REQUEST: Copy verbatim the material from its first line to the line that holds "# +X is right, +Y", including that line.

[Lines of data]

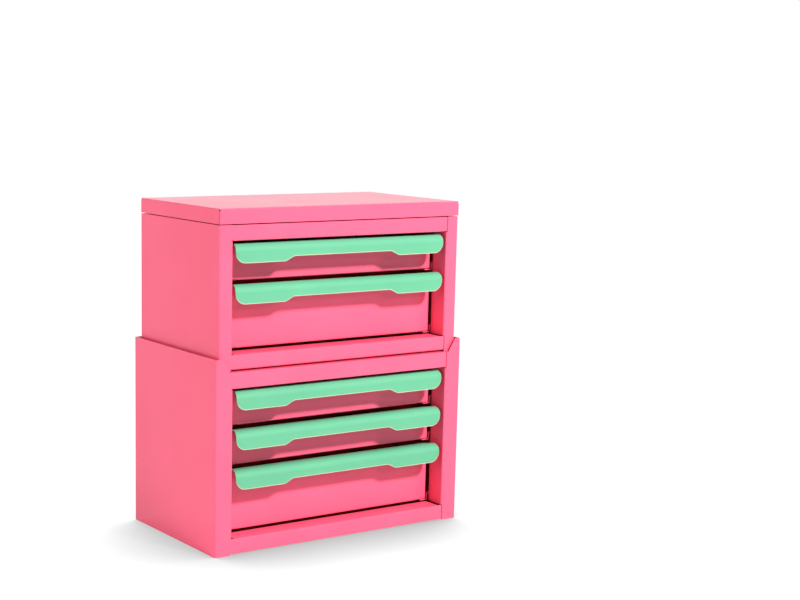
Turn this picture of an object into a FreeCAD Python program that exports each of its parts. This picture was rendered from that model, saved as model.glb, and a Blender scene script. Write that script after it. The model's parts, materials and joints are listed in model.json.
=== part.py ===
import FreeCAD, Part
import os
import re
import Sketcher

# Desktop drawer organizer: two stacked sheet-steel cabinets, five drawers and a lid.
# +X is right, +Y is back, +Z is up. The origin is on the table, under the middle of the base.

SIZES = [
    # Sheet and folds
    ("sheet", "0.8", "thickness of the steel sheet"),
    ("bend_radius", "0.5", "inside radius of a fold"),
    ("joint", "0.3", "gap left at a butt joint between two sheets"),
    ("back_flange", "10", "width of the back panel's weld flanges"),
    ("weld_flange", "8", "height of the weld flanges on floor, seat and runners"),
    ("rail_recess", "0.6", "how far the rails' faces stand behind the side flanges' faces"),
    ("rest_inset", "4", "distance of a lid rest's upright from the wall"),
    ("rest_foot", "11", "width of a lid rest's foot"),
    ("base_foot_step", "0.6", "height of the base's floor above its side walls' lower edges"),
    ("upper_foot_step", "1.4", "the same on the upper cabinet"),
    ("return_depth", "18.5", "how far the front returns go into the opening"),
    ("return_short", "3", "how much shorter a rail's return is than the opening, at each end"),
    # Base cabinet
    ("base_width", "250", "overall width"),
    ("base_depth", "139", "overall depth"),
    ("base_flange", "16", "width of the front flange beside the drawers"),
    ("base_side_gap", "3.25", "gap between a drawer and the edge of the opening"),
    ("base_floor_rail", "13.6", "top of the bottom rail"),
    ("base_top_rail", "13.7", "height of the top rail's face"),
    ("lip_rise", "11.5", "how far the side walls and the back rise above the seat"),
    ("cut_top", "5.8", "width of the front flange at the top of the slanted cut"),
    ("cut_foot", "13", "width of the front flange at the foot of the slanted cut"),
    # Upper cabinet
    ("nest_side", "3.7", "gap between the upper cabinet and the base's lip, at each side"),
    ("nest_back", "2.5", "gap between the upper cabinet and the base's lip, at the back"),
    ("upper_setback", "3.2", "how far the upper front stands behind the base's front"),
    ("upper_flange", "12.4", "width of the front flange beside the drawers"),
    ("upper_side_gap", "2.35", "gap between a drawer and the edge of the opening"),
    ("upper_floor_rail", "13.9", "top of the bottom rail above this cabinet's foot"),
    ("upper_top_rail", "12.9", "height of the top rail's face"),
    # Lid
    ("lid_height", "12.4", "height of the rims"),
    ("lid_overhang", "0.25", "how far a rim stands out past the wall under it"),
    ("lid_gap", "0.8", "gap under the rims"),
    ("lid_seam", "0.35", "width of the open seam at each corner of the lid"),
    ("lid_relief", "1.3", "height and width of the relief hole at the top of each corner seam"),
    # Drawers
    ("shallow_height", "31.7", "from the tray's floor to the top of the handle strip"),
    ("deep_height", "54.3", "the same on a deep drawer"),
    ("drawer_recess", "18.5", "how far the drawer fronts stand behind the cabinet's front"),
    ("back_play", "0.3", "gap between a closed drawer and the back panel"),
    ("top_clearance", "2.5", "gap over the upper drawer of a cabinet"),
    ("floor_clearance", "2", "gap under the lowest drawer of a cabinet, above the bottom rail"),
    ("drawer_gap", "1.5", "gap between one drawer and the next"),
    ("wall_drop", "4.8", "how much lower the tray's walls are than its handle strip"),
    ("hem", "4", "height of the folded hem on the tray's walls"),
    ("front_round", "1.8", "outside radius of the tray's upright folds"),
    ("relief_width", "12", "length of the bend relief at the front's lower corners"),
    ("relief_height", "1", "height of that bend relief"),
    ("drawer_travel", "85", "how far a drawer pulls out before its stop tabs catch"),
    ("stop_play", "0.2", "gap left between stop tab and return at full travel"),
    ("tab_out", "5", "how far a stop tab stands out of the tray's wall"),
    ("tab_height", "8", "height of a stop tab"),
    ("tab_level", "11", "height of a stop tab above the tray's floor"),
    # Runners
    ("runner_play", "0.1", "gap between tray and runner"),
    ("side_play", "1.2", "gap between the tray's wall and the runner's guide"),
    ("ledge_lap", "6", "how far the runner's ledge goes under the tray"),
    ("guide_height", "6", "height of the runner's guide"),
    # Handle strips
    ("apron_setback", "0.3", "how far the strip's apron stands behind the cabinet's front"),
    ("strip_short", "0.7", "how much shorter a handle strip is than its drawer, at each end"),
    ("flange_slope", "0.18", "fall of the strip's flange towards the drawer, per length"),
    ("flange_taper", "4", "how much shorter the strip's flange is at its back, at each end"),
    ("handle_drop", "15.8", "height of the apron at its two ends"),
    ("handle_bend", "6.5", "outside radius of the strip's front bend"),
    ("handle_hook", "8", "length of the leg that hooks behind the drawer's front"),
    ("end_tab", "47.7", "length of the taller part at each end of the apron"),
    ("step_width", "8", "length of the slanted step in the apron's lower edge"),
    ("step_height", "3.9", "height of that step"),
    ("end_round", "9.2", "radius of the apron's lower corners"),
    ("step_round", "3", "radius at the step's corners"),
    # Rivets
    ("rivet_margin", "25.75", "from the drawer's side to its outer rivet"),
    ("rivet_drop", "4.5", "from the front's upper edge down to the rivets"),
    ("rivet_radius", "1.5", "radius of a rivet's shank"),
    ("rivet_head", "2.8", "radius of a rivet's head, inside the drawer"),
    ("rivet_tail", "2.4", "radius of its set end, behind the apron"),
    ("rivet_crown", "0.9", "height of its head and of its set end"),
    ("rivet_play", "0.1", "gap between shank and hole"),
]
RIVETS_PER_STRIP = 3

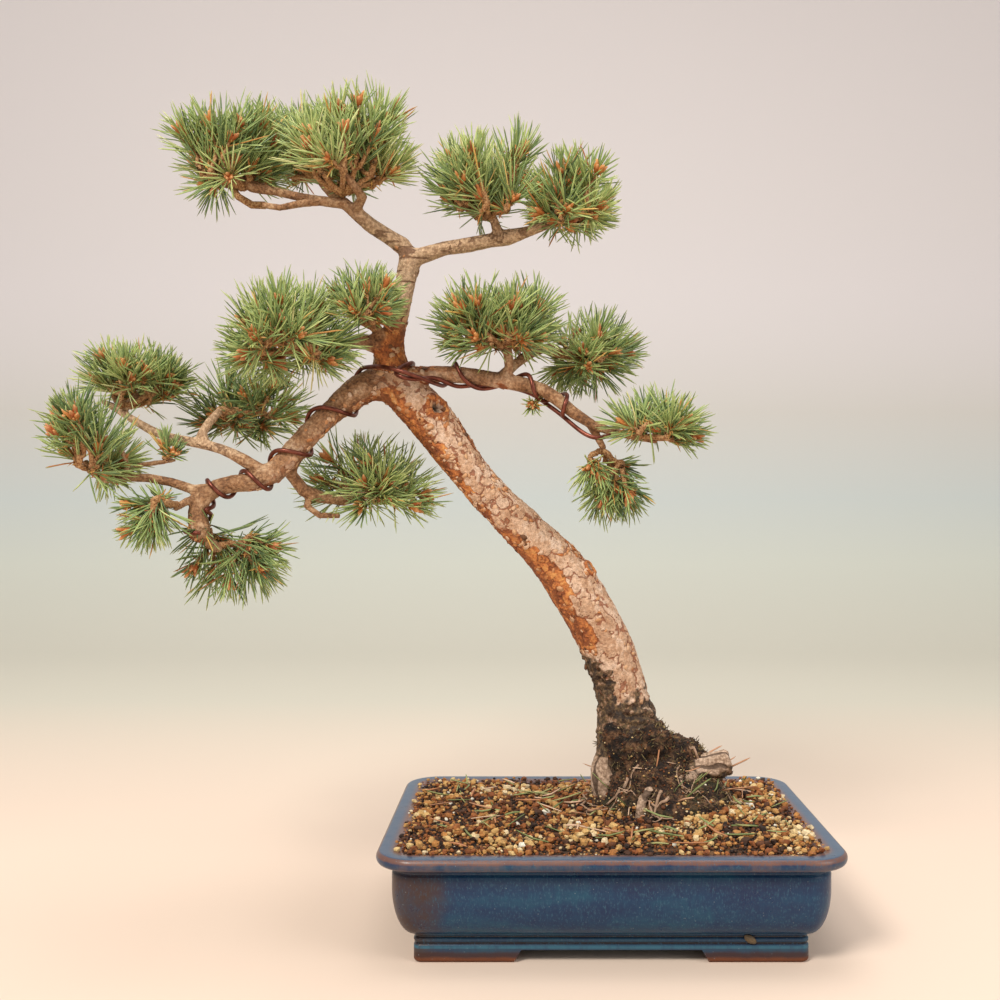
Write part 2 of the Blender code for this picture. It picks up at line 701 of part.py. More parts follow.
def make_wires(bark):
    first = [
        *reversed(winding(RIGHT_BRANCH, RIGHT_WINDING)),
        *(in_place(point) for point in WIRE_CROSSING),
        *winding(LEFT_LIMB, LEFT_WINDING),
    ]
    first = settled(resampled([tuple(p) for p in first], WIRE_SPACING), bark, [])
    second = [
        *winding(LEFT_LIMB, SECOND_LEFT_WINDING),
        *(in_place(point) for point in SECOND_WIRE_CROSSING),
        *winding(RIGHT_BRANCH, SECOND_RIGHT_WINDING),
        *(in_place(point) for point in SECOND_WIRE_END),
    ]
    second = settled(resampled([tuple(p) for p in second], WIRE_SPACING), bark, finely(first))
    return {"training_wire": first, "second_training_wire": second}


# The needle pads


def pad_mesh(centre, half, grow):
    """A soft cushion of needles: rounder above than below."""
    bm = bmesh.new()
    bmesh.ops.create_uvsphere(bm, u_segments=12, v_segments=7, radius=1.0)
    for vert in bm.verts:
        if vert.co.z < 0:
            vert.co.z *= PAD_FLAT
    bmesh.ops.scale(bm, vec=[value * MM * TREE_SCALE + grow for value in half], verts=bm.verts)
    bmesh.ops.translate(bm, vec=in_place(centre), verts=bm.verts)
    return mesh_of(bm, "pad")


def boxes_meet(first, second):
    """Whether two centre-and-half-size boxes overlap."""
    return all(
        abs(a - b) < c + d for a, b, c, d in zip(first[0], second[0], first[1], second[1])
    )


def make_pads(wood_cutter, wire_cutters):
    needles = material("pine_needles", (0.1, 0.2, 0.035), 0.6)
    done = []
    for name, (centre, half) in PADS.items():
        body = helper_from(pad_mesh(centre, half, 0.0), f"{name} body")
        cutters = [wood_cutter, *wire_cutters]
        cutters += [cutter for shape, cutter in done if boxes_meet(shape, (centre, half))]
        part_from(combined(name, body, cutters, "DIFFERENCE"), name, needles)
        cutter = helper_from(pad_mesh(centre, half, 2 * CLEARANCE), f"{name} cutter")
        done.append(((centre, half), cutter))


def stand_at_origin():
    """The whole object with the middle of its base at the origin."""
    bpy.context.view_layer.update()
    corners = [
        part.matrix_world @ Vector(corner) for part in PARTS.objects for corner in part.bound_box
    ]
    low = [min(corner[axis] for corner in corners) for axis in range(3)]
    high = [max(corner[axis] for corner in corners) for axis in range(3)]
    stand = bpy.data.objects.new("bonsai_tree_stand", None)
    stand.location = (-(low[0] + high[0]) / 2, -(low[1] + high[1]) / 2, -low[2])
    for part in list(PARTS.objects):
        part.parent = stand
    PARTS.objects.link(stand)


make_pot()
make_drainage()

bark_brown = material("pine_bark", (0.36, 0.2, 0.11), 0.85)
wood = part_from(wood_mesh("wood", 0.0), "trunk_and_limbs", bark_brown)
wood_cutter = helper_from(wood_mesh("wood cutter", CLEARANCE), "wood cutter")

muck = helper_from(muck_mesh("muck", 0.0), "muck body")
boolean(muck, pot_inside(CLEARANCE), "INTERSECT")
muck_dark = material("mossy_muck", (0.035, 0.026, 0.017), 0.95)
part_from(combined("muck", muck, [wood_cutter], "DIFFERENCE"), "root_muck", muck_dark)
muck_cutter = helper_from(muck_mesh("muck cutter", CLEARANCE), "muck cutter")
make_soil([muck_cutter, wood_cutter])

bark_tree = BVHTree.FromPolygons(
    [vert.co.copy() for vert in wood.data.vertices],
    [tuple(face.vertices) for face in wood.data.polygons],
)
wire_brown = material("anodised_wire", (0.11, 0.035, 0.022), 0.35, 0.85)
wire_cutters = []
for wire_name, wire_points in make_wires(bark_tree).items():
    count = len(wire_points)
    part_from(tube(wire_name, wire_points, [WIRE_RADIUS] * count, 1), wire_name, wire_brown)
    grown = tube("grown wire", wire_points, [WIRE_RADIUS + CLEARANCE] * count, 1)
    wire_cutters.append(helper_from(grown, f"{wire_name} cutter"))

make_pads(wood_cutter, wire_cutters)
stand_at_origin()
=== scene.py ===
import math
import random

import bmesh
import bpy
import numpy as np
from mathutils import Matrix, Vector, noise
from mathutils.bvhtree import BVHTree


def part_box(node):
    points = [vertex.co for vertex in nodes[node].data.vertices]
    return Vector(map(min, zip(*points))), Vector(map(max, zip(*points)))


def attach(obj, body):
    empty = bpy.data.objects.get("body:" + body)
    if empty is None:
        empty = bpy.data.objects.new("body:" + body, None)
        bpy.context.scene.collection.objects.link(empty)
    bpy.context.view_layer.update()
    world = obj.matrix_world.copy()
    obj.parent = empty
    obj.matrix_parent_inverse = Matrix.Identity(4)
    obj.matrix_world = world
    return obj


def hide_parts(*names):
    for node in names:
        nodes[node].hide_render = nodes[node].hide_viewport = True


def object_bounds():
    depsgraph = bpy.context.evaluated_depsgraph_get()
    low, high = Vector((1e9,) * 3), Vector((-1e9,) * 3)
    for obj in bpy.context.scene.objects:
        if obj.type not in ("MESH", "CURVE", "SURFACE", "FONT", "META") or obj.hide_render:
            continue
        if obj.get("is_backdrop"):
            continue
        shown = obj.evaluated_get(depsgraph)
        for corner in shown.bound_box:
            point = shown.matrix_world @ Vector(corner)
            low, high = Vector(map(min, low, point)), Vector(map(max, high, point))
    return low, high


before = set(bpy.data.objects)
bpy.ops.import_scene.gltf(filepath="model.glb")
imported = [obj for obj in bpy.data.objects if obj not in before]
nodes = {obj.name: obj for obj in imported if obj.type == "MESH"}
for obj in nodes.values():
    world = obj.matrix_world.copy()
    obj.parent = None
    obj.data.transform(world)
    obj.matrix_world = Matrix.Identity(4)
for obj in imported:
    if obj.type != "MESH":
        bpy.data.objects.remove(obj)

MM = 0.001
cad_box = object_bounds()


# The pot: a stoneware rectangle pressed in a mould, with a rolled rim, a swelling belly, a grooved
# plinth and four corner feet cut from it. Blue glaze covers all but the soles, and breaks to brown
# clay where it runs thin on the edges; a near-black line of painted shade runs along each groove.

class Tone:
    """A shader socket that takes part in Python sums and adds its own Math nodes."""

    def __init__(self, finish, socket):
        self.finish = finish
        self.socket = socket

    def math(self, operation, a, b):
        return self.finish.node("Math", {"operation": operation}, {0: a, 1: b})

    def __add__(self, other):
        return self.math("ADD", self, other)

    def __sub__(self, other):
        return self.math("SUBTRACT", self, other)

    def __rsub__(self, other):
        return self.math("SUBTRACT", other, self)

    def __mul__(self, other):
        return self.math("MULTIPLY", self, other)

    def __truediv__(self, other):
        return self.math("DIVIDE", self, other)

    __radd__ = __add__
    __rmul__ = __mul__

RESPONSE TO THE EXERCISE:
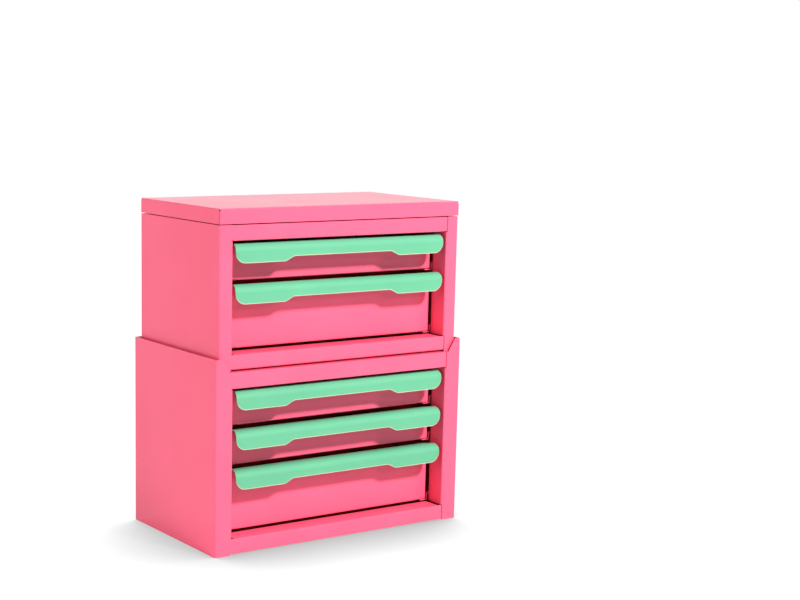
Turn this picture of an object into a FreeCAD Python program that exports each of its parts. This picture was rendered from that model, saved as model.glb, and a Blender scene script. Write that script after it. The model's parts, materials and joints are listed in model.json.
=== part.py ===
import FreeCAD, Part
import os
import re
import Sketcher

# Desktop drawer organizer: two stacked sheet-steel cabinets, five drawers and a lid.
# +X is right, +Y is back, +Z is up. The origin is on the table, under the middle of the base.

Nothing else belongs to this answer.